It is called clipping because when an amplifier is sent a signal with more voltage or current than it's power supply can produce, it "clips" the top of the sine wave off, which then becomes square wave distortion. Basically speaking -- clipping occurs anytime an amplifier is sent a signal it cannot supply enough current to reproduce.
Note the clean peaks in the first pic below and then the same waveform, but clipped, in the last pic. An example of the sound of this type of distortion (although obviously at a much higher level) would be when a rock guitarist intentionally clips his amps output by overdriving the pre-amp, and sending either a vacuum tube or transistor more voltage then it can cleanly reproduce. Another example of clipping is when you turn a clock radio higher than its amp (and/or speakers) can handle.
Loudspeaker clipping is kind of similar. When a driver is sent more current then its voice coil can handle, any energy that is not converted into sound is absorbed as direct current into the voice coil, which produces immense heat. This is how most voice coils are fried.
thanks for the info its not my amp tho. its my buddies. he blew a L7(750 rms) with a legacy predator amp (600rms)..and someone told me he blew it cuz his amp was clippin.....
When you AMPLIFY it is when it becomes a problem to the amp and driver. Take into consideration the build quality of both components and you have your fail rate and how long it occurs.
I this is what I tell my customers that blow up amps/speaker:
Me: You were clipping the amp.
Tard: ???
Me: Think of it like dropping your car in 1st gear and running it 60mph down the highway. It will do it for a little bit, but something is going to die in VERY little time.
"When you AMPLIFY it is when it becomes a problem to the amp and driver. Take into consideration the build quality of both components and you have your fail rate and how long **before** it occurs."
I first look at the gains and bass boost. 9 out of 10 times when something comes back fried, they are pegged to the max. Or, the person thinks they are slick and turns every control on the amp all the way down (crossover and all).
You have to see how the people are running the equipment. For instance, had a guy show up w/ a for vehicle and they had the wrong harness on their HU. It would play, but they had a factory amp and needed the RCA style harness not the line-level one that the other local shop install (morons). He could turn the volume on his HU up to ~20% before every speaker in the car sounded like it was about to explode...factory amp was getting too high of a signal.
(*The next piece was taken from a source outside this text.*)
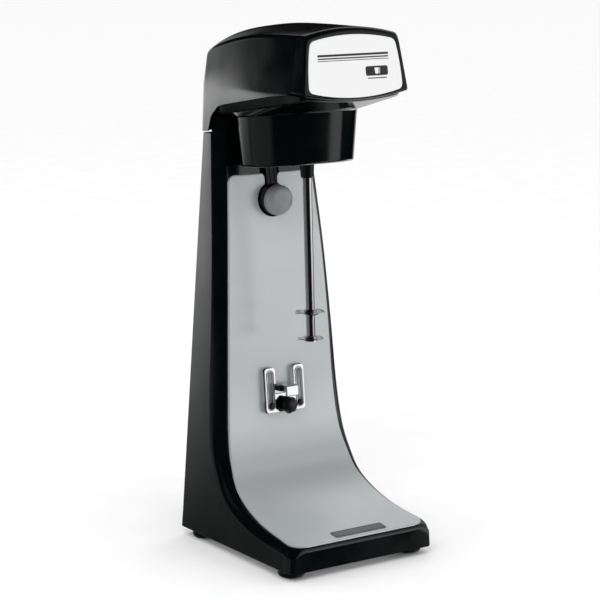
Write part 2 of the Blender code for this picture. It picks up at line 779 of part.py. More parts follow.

I installed his amp (gains and BB down) and 2 DD512's, told him to take the car back to the other shop for warranty on the BS install they did (he didn't want to pay me to fix it). Same guy comes back a week later w/ a blown DD512 and wants it warrantied. I look at the car, he didn't get the HU install fixed and had turned the gain/BB all the way up...and the SSF all the way down for some dam reason.